Supplied data ::

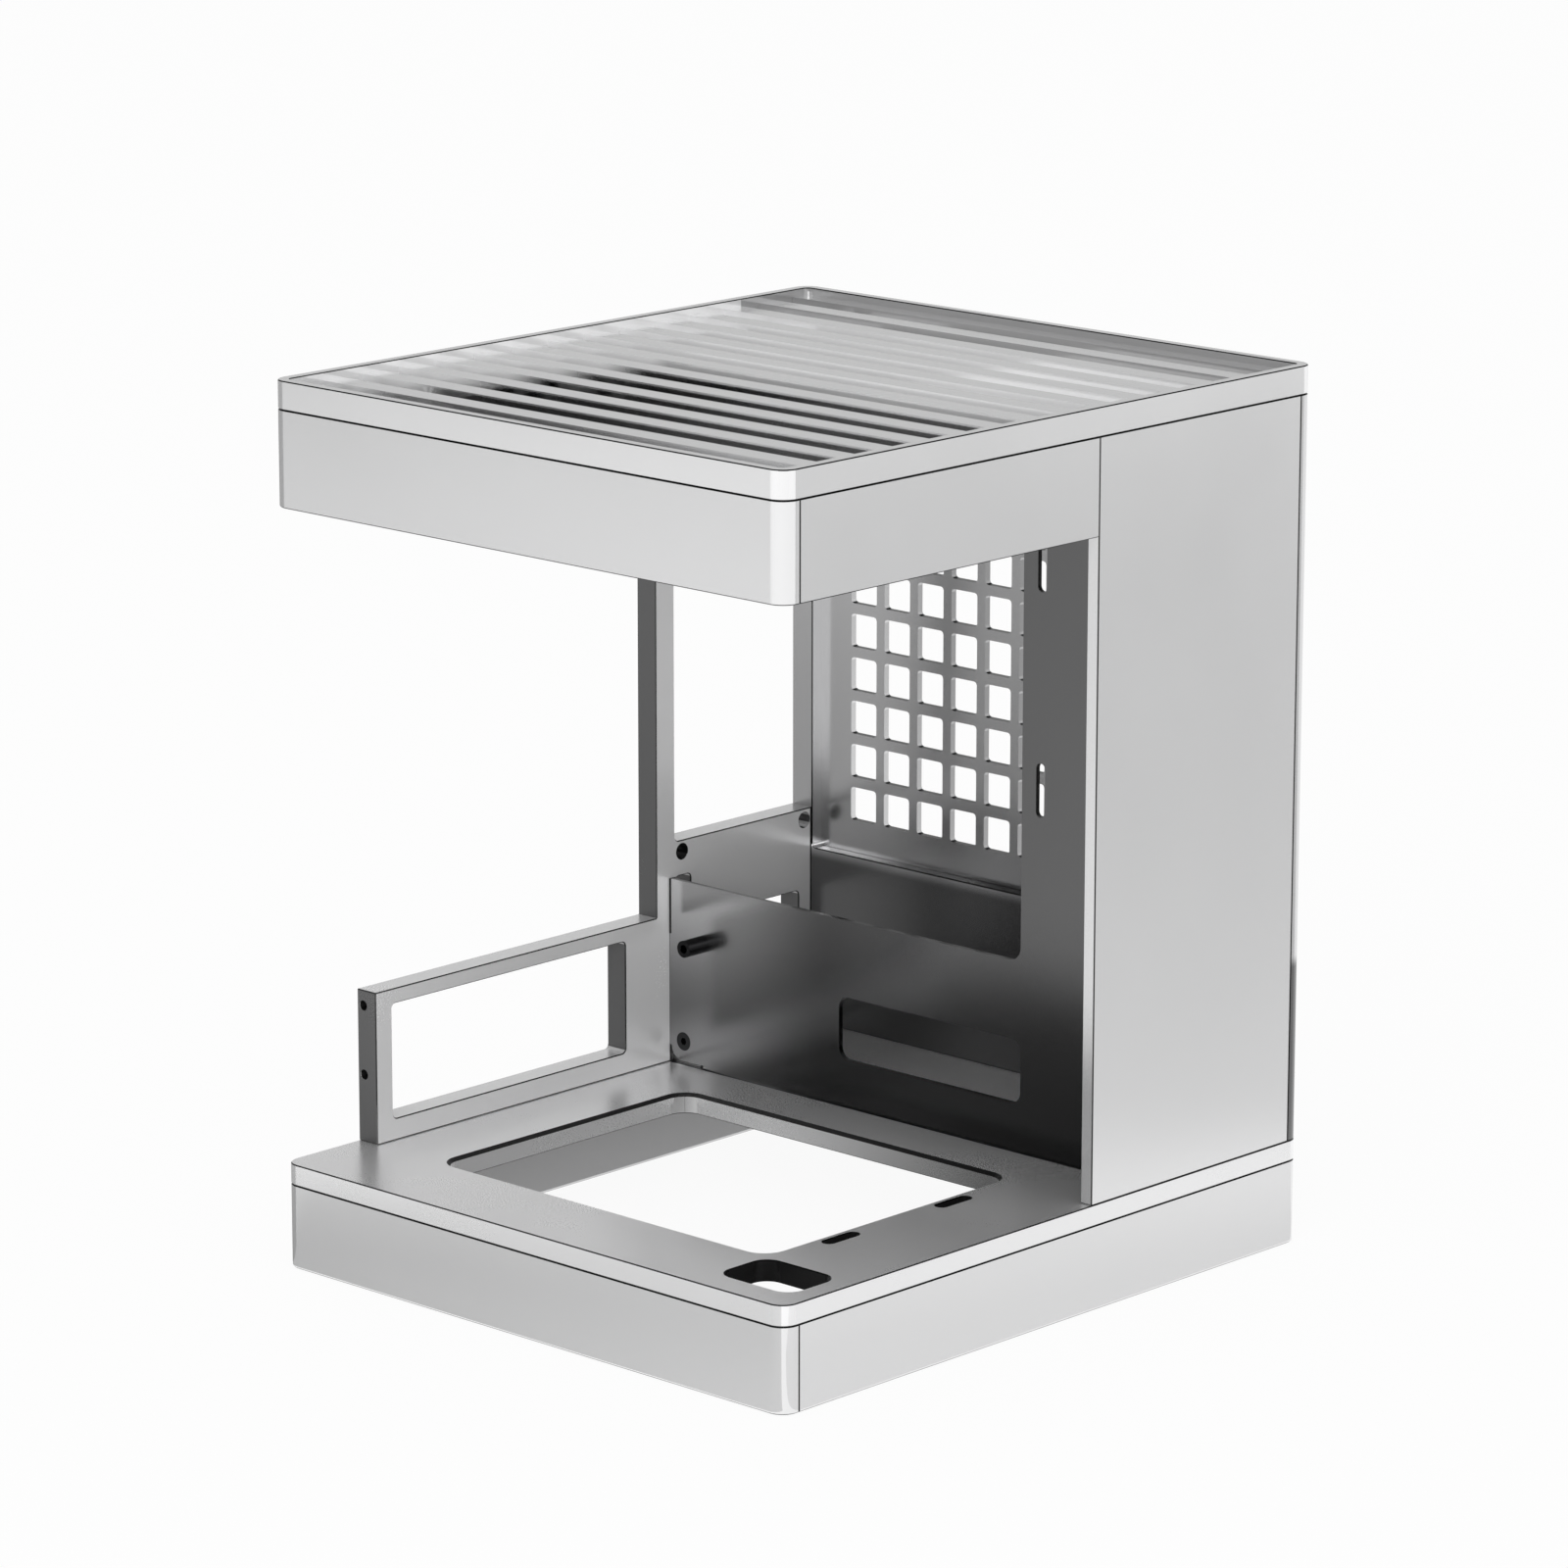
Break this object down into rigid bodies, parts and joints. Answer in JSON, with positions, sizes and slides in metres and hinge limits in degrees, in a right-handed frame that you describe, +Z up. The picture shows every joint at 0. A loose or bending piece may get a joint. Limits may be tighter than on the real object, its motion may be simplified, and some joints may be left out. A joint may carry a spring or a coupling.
{
  "type": "computer case",
  "caption": "Small upright computer case of flat metal plates, with a slatted lid, an open bay, a divider and a square-hole rear grille.",
  "frame": {"origin": "on the ground under the middle of the case", "axes": "+Z up, the front plates face -Y, the full-height side panel is on +X"},
  "size_m": [0.19, 0.212, 0.25],
  "materials": {
    "case_plate": "bead-blasted and clear anodised, satin",
    "divider_sheet": "satin sheet",
    "bracket_stock": "mill finish",
    "dark_steel": "blackened steel"
  },
  "bodies": {
    "root": {"base_front_skirt": "case_plate", "base_left_skirt": "case_plate", "base_right_skirt": "case_plate", "base_rear_skirt": "case_plate", "deck_plate": "case_plate", "left_side_frame": "case_plate", "left_fascia": "case_plate", "front_fascia": "case_plate", "right_fascia": "case_plate", "right_side_panel": "case_plate", "rear_grille_plate": "case_plate", "slatted_lid": "case_plate", "divider_plate": "divider_sheet", "board_standoffs": "dark_steel", "divider_screws": "dark_steel", "angle_brackets": "bracket_stock", "top_corner_brackets": "bracket_stock", "seam_strap": "bracket_stock", "bracket_screws": "dark_steel", "plate_screws": "dark_steel", "lap_screws": "dark_steel", "lid_pins": "dark_steel"}
  },
  "joints": []
}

What to work on :: Please quote the data above in full, with no line missing.

Answer to the exercise ::
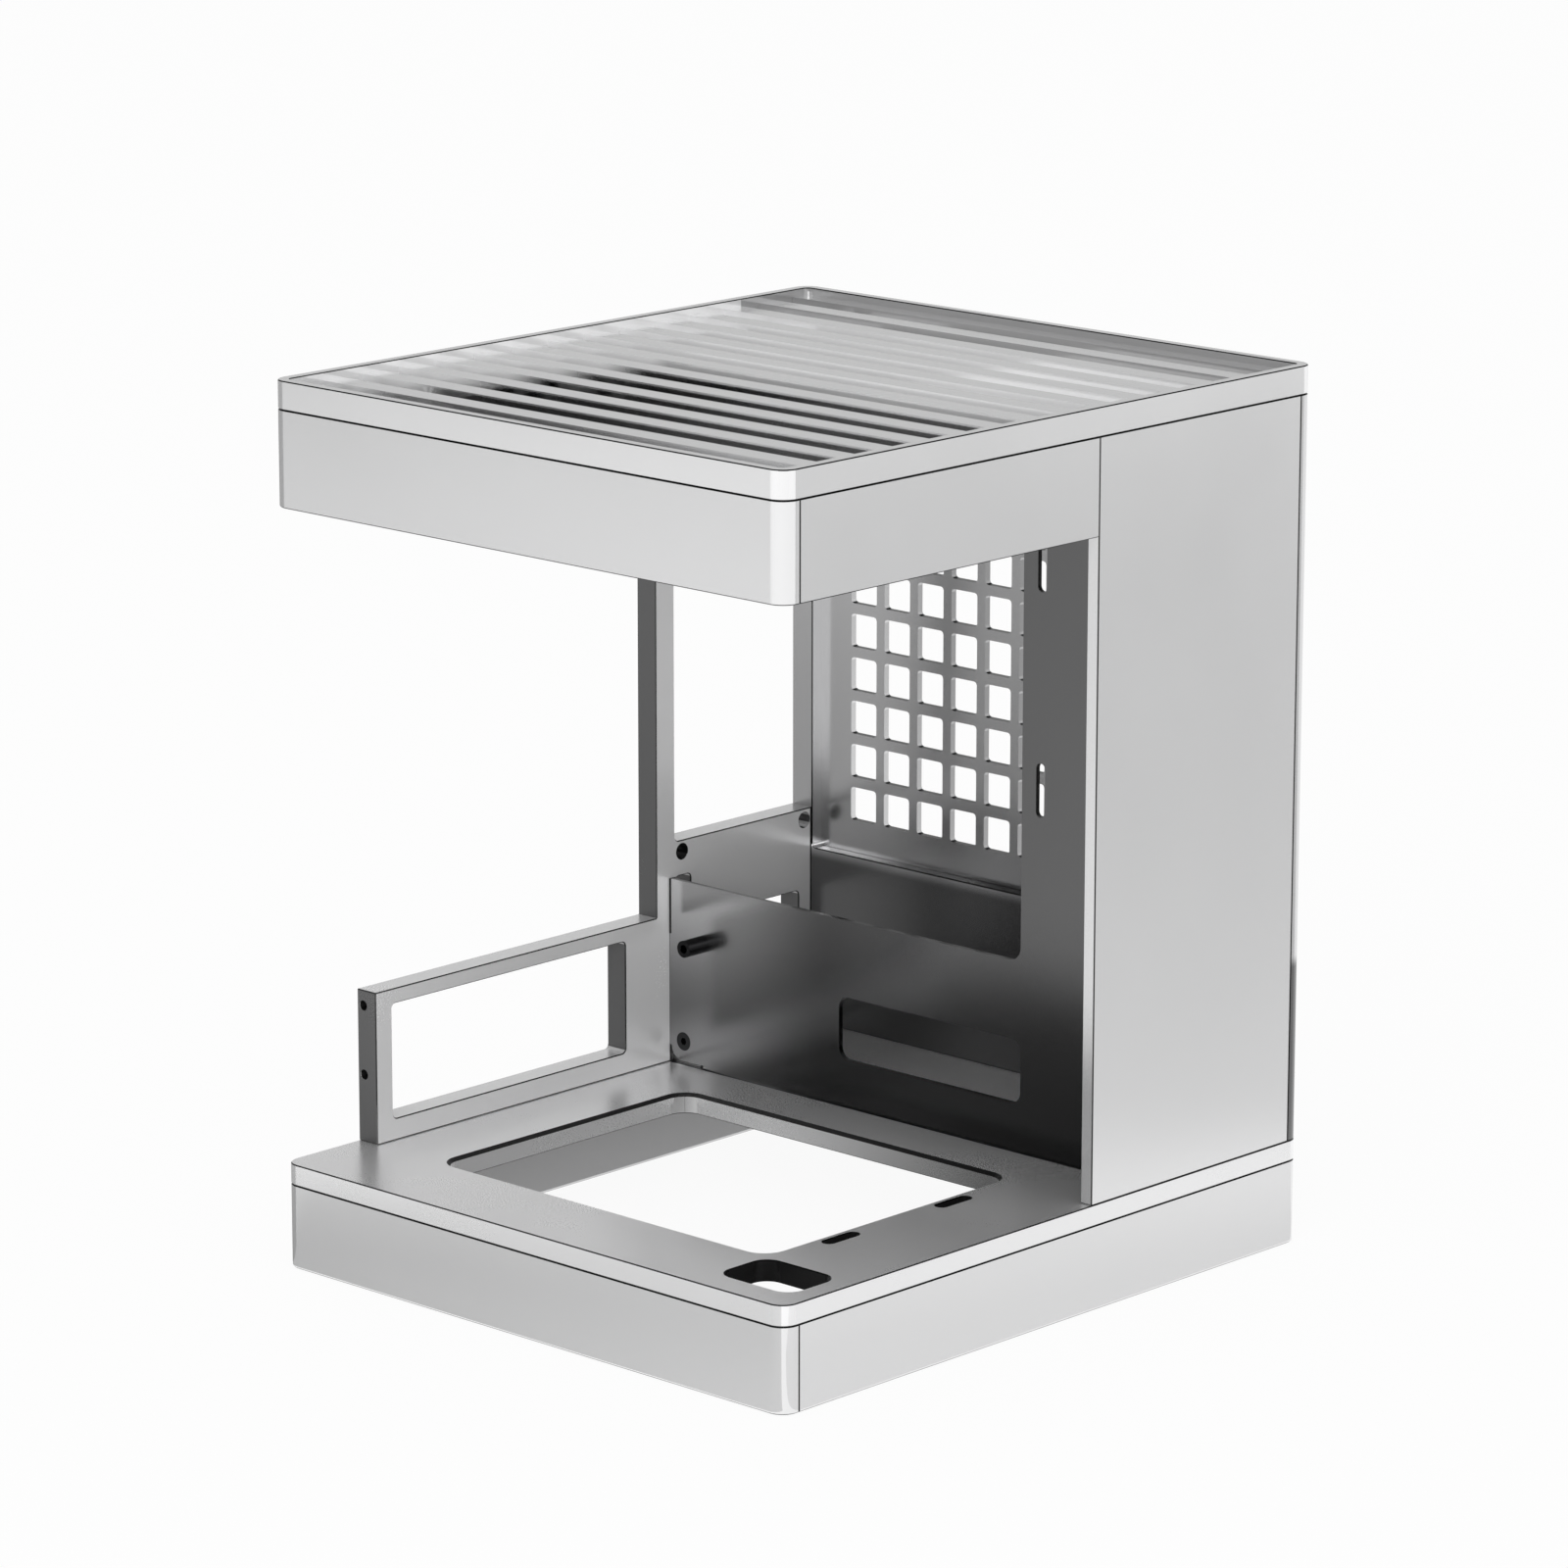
Break this object down into rigid bodies, parts and joints. Answer in JSON, with positions, sizes and slides in metres and hinge limits in degrees, in a right-handed frame that you describe, +Z up. The picture shows every joint at 0. A loose or bending piece may get a joint. Limits may be tighter than on the real object, its motion may be simplified, and some joints may be left out. A joint may carry a spring or a coupling.
{
  "type": "computer case",
  "caption": "Small upright computer case of flat metal plates, with a slatted lid, an open bay, a divider and a square-hole rear grille.",
  "frame": {"origin": "on the ground under the middle of the case", "axes": "+Z up, the front plates face -Y, the full-height side panel is on +X"},
  "size_m": [0.19, 0.212, 0.25],
  "materials": {
    "case_plate": "bead-blasted and clear anodised, satin",
    "divider_sheet": "satin sheet",
    "bracket_stock": "mill finish",
    "dark_steel": "blackened steel"
  },
  "bodies": {
    "root": {"base_front_skirt": "case_plate", "base_left_skirt": "case_plate", "base_right_skirt": "case_plate", "base_rear_skirt": "case_plate", "deck_plate": "case_plate", "left_side_frame": "case_plate", "left_fascia": "case_plate", "front_fascia": "case_plate", "right_fascia": "case_plate", "right_side_panel": "case_plate", "rear_grille_plate": "case_plate", "slatted_lid": "case_plate", "divider_plate": "divider_sheet", "board_standoffs": "dark_steel", "divider_screws": "dark_steel", "angle_brackets": "bracket_stock", "top_corner_brackets": "bracket_stock", "seam_strap": "bracket_stock", "bracket_screws": "dark_steel", "plate_screws": "dark_steel", "lap_screws": "dark_steel", "lid_pins": "dark_steel"}
  },
  "joints": []
}